‘Most important, best-qualified teacher’ will always be a parent, says former school assistant principal
Another former schoolteacher has joined the ranks of homeschool defenders – Daniel Buck, director of the American Enterprise Institute’s Conservative…
Another former schoolteacher has joined the ranks of homeschool defenders – Daniel Buck, director of the American Enterprise Institute’s Conservative Education Reform Network.
“I’ve taught every grade level from 6 to 12, was an elementary school assistant principal, and attended one of the top-ranked graduate schools of education in the country, and I’m here to tell you quite simply: The haters are wrong,” he writes in a recent commentary for the Institute for Family Studies. “You are indeed smart enough to homeschool your own children.”
Buck encourages homeschool families by highlighting the way modern educators are trained to teach – through content and pedagogy.
“In theory, there are two bodies of knowledge that an educator needs: content knowledge about history, math, science, and English, and pedagogical knowledge about how best to teach,” he explains. “Neither one creates a prohibitive barrier to homeschooling.”
‘Quite literally not rocket science’
Just as parents have taught their children how to crawl, walk and speak for centuries, Buck argues teaching in itself “is quite natural and intuitive.”
“Explicitly teach kids to sound out letters and ask them to repeat it; Explain concepts to them clearly and use analogies that they can understand,” he writes. “Model procedures and have them practice; Read a book and ask them a few questions to see if they comprehended the material.”
In fact, modern-day education colleges can hinder public-school teachers by introducing them to “discredited theories of instruction” instead of focusing on data-driven outcomes.
“For example, the ‘science of reading’ is arguably the most widely studied and confirmed theory in education research. Put simply, the theory posits that children learn best to read when explicitly taught letter sounds. Quite literally not rocket science.”
However, only one-fourth of all teacher-prep programs cover all the components of this science, Buck notes.
“Instead, they either omit the topic altogether or hawk pseudoscientific theories such as balanced literacy, whole language, or three cueing.”
Buck also points to the lack of “comprehensive reviews” for educator training, adding these programs often tout the “latest left-wing academic theories” at the expense of real learning.
“The Wisconsin Institute for Law and Liberty … found that teachers were not reading manuals of instruction of classroom management but instead things like ‘Anti-Racist Baby,’ ‘White Fragility,’ and ‘Just Another Gay Day in the Campus Three-Year Old Room.’ … Perhaps it comes as no surprise, then, that teachers who graduate from such programs are no more effective than their unlicensed or alternatively licensed counterparts.”
‘Ill-advised attacks’
What about pedagogy?
Buck acknowledges “a parent cannot teach what they do not know,” but he also contends most of them already have the required expertise for teaching grades K-8 without further training.
“Can you read? Can you perform multiplication and division with fractions and do basic algebra?” he asks rhetorically. “Congratulations, you’ve got the majority of the elementary and middle school curriculum covered!”
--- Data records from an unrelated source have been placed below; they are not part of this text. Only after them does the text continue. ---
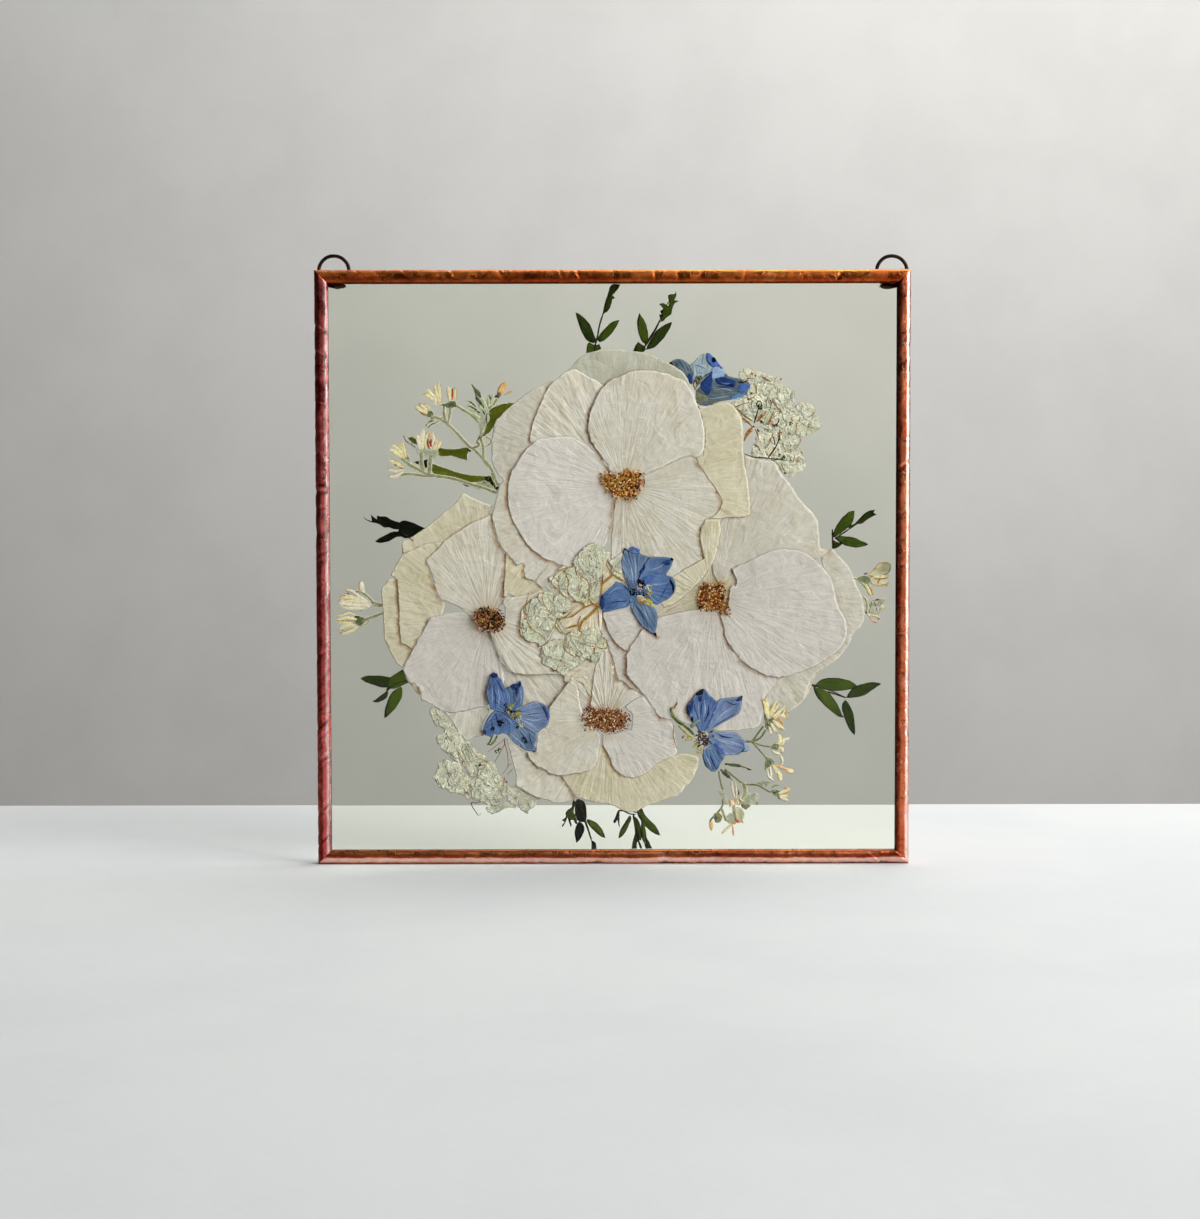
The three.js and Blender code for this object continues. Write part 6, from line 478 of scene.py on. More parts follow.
     [-75.49,138.22],[-78.05,137.79],[-80.19,137.36],[-82.33,136.51],[-84.47,135.45],[-86.61,134.6],[-88.76,133.53]],
    "L_bottom_right": [[-48.45,87.0],[-42.91,82.29],[-35.64,81.44],[-27.08,81.65],[-20.66,81.44],[-18.09,80.58],[-20.25,76.73],[-22.83,73.3],
     [-25.42,69.87],[-27.57,66.87],[-29.31,61.3],[-33.62,56.58],[-42.18,57.87],[-48.57,64.3],[-49.8,75.01],[-48.05,81.01]],
    "L_bottom_back": [[-72.98,65.59],[-71.28,63.87],[-70.01,62.16],[-68.73,60.44],[-67.88,58.73],[-66.61,56.58],[-65.34,55.29],[-63.63,53.15],
     [-62.78,52.72],[-61.49,53.58],[-59.77,54.43],[-57.2,54.86],[-55.48,54.86],[-56.32,57.87],[-55.44,61.3],[-53.71,64.3],[-53.27,66.02],
     [-53.7,67.3],[-57.12,67.3],[-61.41,66.44],[-66.56,65.37],[-69.99,64.94]],
    "L_back_top": [[-63.83,159.27],[-65.12,157.78],[-66.84,155.66],[-68.99,153.53],[-71.13,151.83],[-73.7,149.7],[-76.28,147.58],[-78.85,145.45],
     [-80.57,144.17],[-83.14,142.47],[-85.71,140.77],[-87.86,139.49],[-90.0,138.22],[-90.24,134.81],[-90.47,133.11],[-88.76,133.53],[-82.34,135.66],
     [-73.8,134.81],[-56.7,139.07],[-51.54,145.45],[-51.74,148.0],[-52.16,150.13],[-51.5,153.95],[-54.48,154.81],[-57.03,155.87],[-59.58,156.93],
     [-61.71,158.2]],
    "L_left_outer": [[-94.82,122.66],[-96.1,122.02],[-97.39,120.75],[-98.69,119.04],[-99.34,117.33],[-99.15,114.77],[-98.96,111.79],[-98.77,108.37],
     [-98.59,104.95],[-98.4,101.54],[-98.21,98.55],[-97.8,95.98],[-96.75,93.84],[-95.91,91.71],[-95.07,90.0],[-93.8,88.07],[-92.53,86.15],
     [-91.26,84.86],[-90.41,84.01],[-89.54,85.72],[-86.07,92.13],[-89.03,96.41],[-90.19,113.49],[-92.26,122.02]],
}
CREASES = {
    "T_right": [[[[4.8,151.83],[6.07,149.7],[7.35,148.0],[9.05,145.88],[11.18,143.75],[12.88,142.05],[15.01,140.77]],0.1]],
    "L_bottomleft": [[[[-80.61,77.58],[-78.48,75.87],[-76.78,73.73],[-75.09,71.16],[-72.96,68.59]],0.1],[[[-48.0,90.0],[-48.06,79.3]],0.12]],
    "L_top": [[[[-68.71,130.55],[-63.16,130.55],[-57.18,130.12],[-55.9,130.55],[-52.92,129.06],[-49.09,126.93]],0.1],[[[-65.21,143.32],
     [-63.97,137.36]],0.1]],
    "R_top": [[[[87.56,150.13],[90.12,147.58],[92.68,144.6],[93.97,142.05],[93.98,135.23],[90.99,135.23],[88.43,136.51]],0.1],[[[73.06,141.19],
     [71.35,138.64],[69.64,136.51],[68.36,134.81]],0.1]],
    "R_bottom": [[[[48.27,95.55],[46.55,88.71],[44.83,84.43],[43.12,80.15],[41.4,75.87]],0.12]],
    "R_left_b": [[[[1.68,107.94],[3.38,105.38],[5.52,103.67],[8.5,102.39],[11.5,101.54]],0.1]],
    "T_top": [[[[26.86,202.72],[27.91,194.68]],0.14],[[[16.4,188.75],[20.22,182.82],[21.07,180.28]],0.1],[[[22.35,183.67],[21.07,180.28]],0.1]],
    "B_right": [[[[14.77,38.54],[19.06,42.41],[16.04,34.24]],0.1]],
    "R_right": [[[[58.96,101.96],[64.95,101.54],[72.64,101.96]],0.07]],
}
STAMENS = {
    "top": [[-5.39,167.12],[-2.83,167.97],[0.16,167.76],[2.29,167.12],[4.42,168.4],[6.55,169.25],[8.68,168.82],[10.39,167.97],[12.52,168.4],
     [13.37,166.27],[13.79,163.73],[12.93,161.18],[11.22,159.48],[10.36,156.93],[7.8,156.08],[4.81,156.29],[1.83,156.51],[-0.73,157.78],
     [-2.85,159.9],[-4.55,162.03],[-5.82,164.58]],
    "left": [[-59.88,106.66],[-58.59,109.22],[-56.87,110.08],[-55.16,110.51],[-52.6,110.08],[-50.04,109.65],[-48.33,109.22],[-47.06,107.09],
     [-45.79,104.95],[-46.22,103.25],[-47.51,101.54],[-49.23,100.26],[-51.8,99.83],[-54.36,100.04],[-56.5,100.26],[-58.2,102.39],[-59.47,104.1]],
    "right": [[37.18,120.32],[39.31,120.75],[41.88,120.75],[44.44,120.75],[46.58,121.17],[47.86,119.47],[48.28,116.91],[48.28,114.35],[48.71,112.21],
     [49.99,110.08],[50.41,107.94],[48.7,106.66],[46.56,107.09],[45.28,107.94],[42.72,108.8],[39.73,108.8],[37.16,109.65],[35.88,111.79],
     [36.32,114.77],[36.75,117.76]],
    "bottom": [[-13.02,64.73],[-11.72,67.3],[-9.15,67.73],[-7.01,66.87],[-4.44,66.44],[-2.72,67.73],[-0.16,66.44],[2.84,66.44],[4.98,65.16],
     [6.69,63.87],[7.97,62.16],[7.11,60.44],[5.39,59.15],[6.67,57.87],[3.67,57.44],[1.09,56.15],[-1.05,55.72],[-3.62,56.58],[-5.76,57.44],
     [-8.33,57.44],[-10.9,58.3],[-12.18,57.87],[-12.6,60.44],[-13.45,62.59]],
}
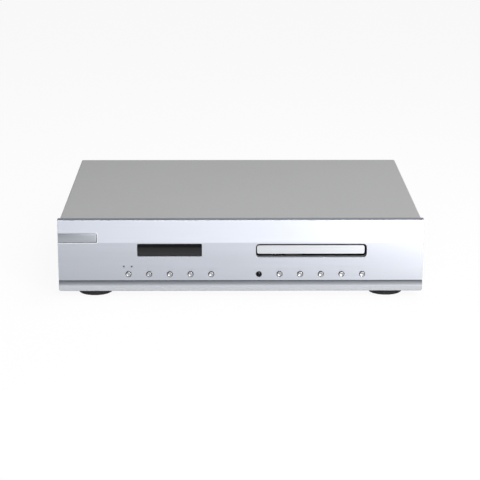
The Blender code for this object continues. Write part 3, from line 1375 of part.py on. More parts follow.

Even at the high school level, Buck argues, homeschool parents who have worked with their children over the years “are typically more fluent in high school subject matter than the average student.”
“Moreover, higher level homeschool curricula is often designed to be self-taught with the parent as a guide, not necessarily the expert,” he adds. “That being said, homeschool co-ops – where several families come together to pool their time, resources, and expertise – online classes, and even YouTube provide access to instruction that a homeschooler simply would not have had even 10 years ago.”
Buck is careful to emphasize he isn’t issuing a “blanket call” to homeschooling, but he does want to dispel the assumption that parents aren’t qualified to educate their children.
“Let’s call these insinuations that ‘you’re not smart enough’ exactly what they are,” he says, “ill-advised attacks from over-credentialed dilettantes without the faintest understanding that parents are the most important, best-qualified teacher any child will ever have.”